• **Task goal**
Copy each line of the records that holds the string "return".

• **Provided information**
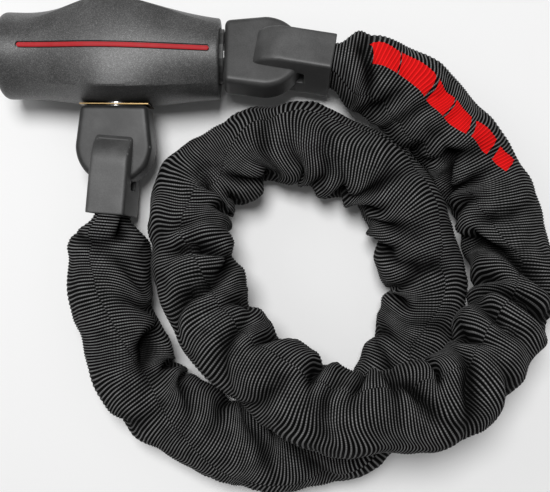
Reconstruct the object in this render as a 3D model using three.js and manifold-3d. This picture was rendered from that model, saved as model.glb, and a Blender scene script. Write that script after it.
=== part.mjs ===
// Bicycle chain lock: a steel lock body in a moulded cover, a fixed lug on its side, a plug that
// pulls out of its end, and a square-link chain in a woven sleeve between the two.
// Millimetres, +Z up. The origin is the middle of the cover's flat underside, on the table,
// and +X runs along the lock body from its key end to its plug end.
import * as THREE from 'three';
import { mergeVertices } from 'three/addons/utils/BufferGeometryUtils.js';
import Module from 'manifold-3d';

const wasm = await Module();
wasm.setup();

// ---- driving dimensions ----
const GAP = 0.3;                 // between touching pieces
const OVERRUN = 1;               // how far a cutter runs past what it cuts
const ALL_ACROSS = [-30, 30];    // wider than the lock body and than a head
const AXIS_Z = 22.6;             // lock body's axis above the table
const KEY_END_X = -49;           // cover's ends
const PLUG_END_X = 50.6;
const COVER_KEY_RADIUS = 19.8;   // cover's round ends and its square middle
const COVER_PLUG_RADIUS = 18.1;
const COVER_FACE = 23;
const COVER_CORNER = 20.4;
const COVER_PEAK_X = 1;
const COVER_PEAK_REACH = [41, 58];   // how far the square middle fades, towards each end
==
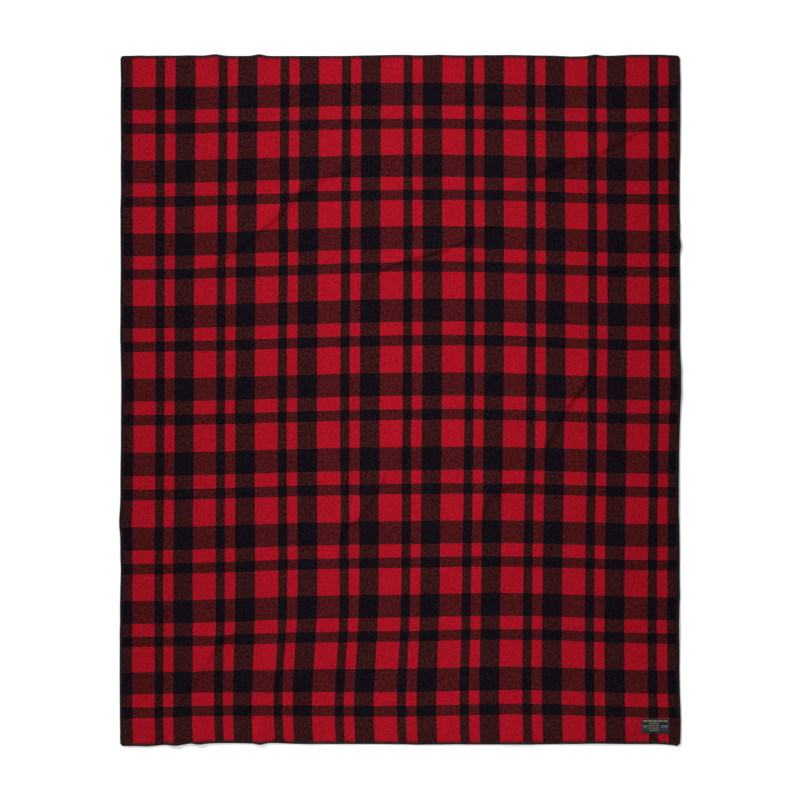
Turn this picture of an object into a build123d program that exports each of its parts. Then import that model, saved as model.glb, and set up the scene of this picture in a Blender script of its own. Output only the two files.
==
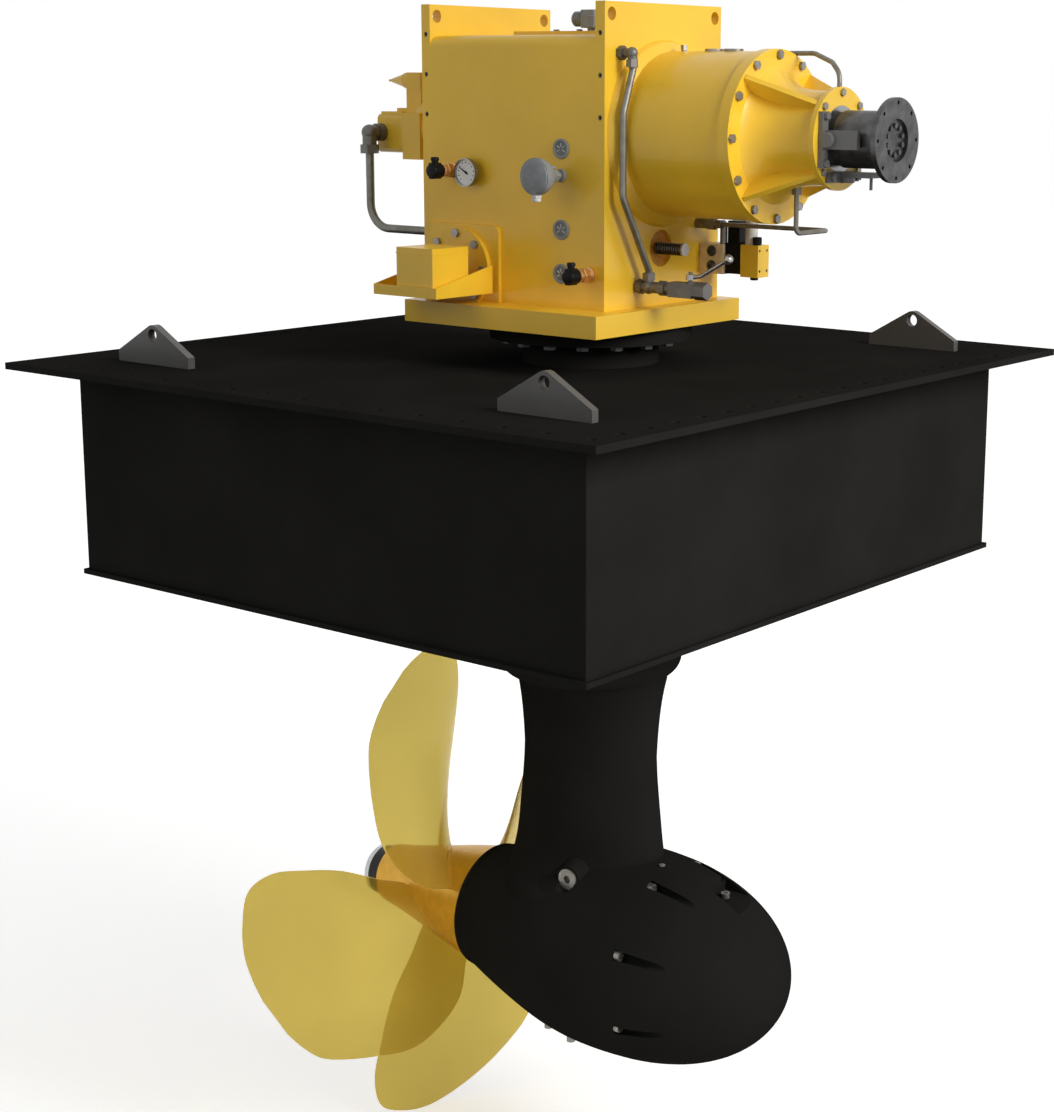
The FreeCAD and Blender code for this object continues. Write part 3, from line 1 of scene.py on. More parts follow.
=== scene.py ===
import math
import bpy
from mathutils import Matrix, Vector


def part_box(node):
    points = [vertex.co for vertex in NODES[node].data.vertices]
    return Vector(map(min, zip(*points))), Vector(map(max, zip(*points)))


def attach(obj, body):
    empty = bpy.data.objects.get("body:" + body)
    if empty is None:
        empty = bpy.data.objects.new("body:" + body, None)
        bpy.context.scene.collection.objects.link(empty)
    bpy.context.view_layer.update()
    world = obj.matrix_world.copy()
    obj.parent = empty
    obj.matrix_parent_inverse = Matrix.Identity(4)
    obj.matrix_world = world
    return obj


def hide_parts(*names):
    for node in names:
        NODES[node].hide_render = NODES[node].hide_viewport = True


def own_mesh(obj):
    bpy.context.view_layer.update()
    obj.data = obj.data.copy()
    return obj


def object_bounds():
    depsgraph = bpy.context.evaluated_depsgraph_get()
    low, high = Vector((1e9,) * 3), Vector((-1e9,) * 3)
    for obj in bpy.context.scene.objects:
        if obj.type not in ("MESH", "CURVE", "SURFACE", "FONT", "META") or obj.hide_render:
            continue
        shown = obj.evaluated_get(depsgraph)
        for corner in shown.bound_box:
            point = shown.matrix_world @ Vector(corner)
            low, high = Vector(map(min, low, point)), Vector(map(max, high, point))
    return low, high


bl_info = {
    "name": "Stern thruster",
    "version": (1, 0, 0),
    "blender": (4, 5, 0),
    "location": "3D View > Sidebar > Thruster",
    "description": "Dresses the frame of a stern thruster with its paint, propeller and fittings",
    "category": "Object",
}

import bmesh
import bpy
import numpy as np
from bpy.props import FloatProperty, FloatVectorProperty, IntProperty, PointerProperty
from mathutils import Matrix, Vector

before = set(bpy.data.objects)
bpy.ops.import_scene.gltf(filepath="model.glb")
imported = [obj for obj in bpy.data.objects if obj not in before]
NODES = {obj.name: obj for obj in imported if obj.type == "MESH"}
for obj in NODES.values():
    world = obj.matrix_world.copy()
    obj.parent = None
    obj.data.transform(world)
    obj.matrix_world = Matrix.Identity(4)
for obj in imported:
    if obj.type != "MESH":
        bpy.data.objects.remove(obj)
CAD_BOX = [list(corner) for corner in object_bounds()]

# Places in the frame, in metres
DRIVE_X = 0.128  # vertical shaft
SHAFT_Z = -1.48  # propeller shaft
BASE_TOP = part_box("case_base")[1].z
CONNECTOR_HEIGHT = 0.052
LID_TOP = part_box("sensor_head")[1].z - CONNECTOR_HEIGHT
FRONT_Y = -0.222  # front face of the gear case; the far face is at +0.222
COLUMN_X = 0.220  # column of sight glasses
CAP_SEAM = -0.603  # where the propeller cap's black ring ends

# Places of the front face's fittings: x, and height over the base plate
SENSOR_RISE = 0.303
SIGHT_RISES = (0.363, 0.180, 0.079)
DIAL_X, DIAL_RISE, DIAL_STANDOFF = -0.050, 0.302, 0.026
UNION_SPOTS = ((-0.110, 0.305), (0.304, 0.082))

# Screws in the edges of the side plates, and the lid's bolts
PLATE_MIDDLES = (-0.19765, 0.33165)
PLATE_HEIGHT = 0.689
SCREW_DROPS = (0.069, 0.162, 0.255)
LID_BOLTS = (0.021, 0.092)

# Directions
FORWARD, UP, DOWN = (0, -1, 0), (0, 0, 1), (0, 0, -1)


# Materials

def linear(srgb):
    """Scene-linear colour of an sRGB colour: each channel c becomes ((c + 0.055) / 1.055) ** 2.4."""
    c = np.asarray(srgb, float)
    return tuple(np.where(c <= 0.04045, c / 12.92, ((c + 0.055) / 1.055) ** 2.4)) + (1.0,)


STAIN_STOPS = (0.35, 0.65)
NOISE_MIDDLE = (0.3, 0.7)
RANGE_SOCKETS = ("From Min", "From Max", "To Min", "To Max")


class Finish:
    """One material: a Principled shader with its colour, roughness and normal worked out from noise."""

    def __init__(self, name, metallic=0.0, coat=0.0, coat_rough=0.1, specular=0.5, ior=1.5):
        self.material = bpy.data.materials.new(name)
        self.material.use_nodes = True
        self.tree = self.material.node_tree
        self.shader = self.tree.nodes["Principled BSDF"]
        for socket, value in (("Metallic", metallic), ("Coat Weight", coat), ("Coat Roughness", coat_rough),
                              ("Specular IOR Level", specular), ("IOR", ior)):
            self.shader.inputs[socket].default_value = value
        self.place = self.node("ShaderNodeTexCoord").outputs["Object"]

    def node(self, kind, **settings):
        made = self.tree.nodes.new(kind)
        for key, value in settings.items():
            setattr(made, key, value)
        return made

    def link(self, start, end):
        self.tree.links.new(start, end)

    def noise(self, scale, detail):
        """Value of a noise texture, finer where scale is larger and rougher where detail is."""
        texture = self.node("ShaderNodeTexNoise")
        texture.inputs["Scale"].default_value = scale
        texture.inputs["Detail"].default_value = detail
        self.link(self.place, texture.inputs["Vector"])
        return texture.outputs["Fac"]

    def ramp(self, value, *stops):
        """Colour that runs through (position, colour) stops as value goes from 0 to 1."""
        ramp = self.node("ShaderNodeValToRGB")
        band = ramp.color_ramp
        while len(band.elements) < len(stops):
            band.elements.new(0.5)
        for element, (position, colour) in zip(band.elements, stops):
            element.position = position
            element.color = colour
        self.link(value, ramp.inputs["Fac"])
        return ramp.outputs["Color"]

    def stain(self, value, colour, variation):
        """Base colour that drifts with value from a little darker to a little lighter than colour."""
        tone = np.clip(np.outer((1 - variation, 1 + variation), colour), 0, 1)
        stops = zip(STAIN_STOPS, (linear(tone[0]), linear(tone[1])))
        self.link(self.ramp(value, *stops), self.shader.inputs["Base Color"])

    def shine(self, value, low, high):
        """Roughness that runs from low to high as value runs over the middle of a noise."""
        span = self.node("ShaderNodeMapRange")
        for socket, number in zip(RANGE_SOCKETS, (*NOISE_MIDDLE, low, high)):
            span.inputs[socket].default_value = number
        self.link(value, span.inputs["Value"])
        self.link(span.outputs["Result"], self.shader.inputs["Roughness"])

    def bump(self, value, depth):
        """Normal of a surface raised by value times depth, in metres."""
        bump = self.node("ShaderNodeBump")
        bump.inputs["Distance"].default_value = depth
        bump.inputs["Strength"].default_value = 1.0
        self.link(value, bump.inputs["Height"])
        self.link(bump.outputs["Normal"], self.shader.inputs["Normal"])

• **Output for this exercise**
    return Vector(map(min, zip(*points))), Vector(map(max, zip(*points)))
    return obj
    return obj
    return low, high
    return tuple(np.where(c <= 0.04045, c / 12.92, ((c + 0.055) / 1.055) ** 2.4)) + (1.0,)
        return made
        return texture.outputs["Fac"]
        return ramp.outputs["Color"]